For many Chinese, the memory of October 1, 2019 is still very much fresh and vivid. The pomp and circumstance of a national military parade staged that day marking the 70th anniversary of the founding of the People's Republic of China (PRC) brought about tremendous national pride in Chinese viewers.

Now many of them would have a hard time believing exactly one year has passed since then and that they are now celebrating another "Shi Yi (October 1)" national holiday.

The surreal feeling of how quick the past year has gone by has to do with the unprecedented pandemic the world is experiencing. As the dust has not completely settled, there is still a sense of uneasiness lingering about how this tumultuous episode could end.

Another source of the surreality for many Chinese comes from the realization of how dramatic of a change China has gone through this year. Back in late January through March, everything was put in hibernation in the country in order to crush the dreadful epidemic. Since late March however, the country has quickly emerged from the pandemic with relative strength to other parts of the world, and a semblance of normality gradually returned.

This sense of normalcy is borne out by China's rebounding tourism industry during the current eight-day holiday. According to Ctrip.com, the country's popular travel booking app, during this year's national holiday season, China will expect 600 million trips across the country. Although it would still be one fifth down from a year ago, the number is significantly higher than those of the earlier holidays this year, such as the May Day and Duanwu holidays.

Meituan, a Chinese shopping platform, also released a report where it is predicted that hotels across the country and shops in tourist areas will all resume operations during the national holiday. Consumption in tourist spots may be restored to 90 percent of last year's level while the country's revenues in tourism will also reach 91 percent of last year's.

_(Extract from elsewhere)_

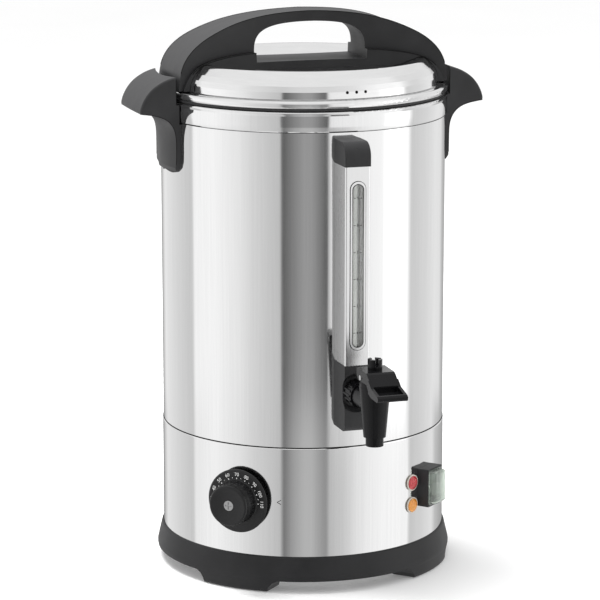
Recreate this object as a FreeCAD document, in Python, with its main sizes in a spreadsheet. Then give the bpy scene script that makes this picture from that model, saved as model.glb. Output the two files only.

Experts pointed out if the current trend continues, the country's tourism industry should be expected to recover fully next February.

Chinese people's confidence in hitting the road again has everything to do with the current COVID-19 situation in the country which has only seen sporadic breakouts since March, and no new locally transmitted cases have emerged since August until very recently.

Wu Zunyou, one of China's leading epidemiologists advising the government on COVID-19, said on September 8 that COVID-19 had disappeared in China on the society's level. "It could possibly still exists in isolation facilities and hospitals, or in research centers. However, there is no possibility to contract it in the social environment," he said.

People walk down a street in Xiamen, Fujian province, September 28, 2020. /VCG

People walk down a street in Xiamen, Fujian province, September 28, 2020. /VCG

This is a far cry from the rest of the world though, where the virus has not been completely quelled. The U.S. is still fighting over whether to wear a mask during the latest presidential debate and Europe is experiencing a second wave with countries like Albania, Bulgaria, Czech Republic registering higher daily new cases than during the first wave.

So for China, on its 71st birthday, its relative success in eliminating the virus does give it ample reasons to celebrate.

That said, on this special occasion, it should also be mindful of challenges ahead as part of the rest of the world is still convulsed in the virus' tight grip. Currently China is still not able to resume outbound and inbound travel on a large scale. The uncertainty in overseas markets also means that a wide range of Chinese businesses have their future hanging.

Soon China will convene its highly-anticipated Fifth Plenum of the Nineteenth Party Congress, where details concerning China's next-stage development will be discussed, most notably its 14th Five Year Plan. And it is believed that "dual circulation economy," which was first raised back in May, will feature prominently in the discussions. Under this concept, strengthening the resilience of China's domestic economy will be pursued as a major goal to adjust to the new external situations that have emerged with the pandemic as well as to cope with the uncertainty associated with continuing to work with the U.S. So it will be a time dedicated to addressing China's concerns and challenges head-on.

Interestingly, this year's National Day, which is about the "nation," has coincided with the Mid-Autumn Festival which is all about family. The overlapping of these two festivals responds to a Chinese word called "Jia Guo" – composed of two characters, family and nation – which shows that in Chinese traditional values, family and nation are always intricately linked.

Today is a day that celebrates "family," "togetherness" and "community." It is also an occasion that reminds us of both of our achievements as a nation this year and how we should forge a way ahead in this challenging time.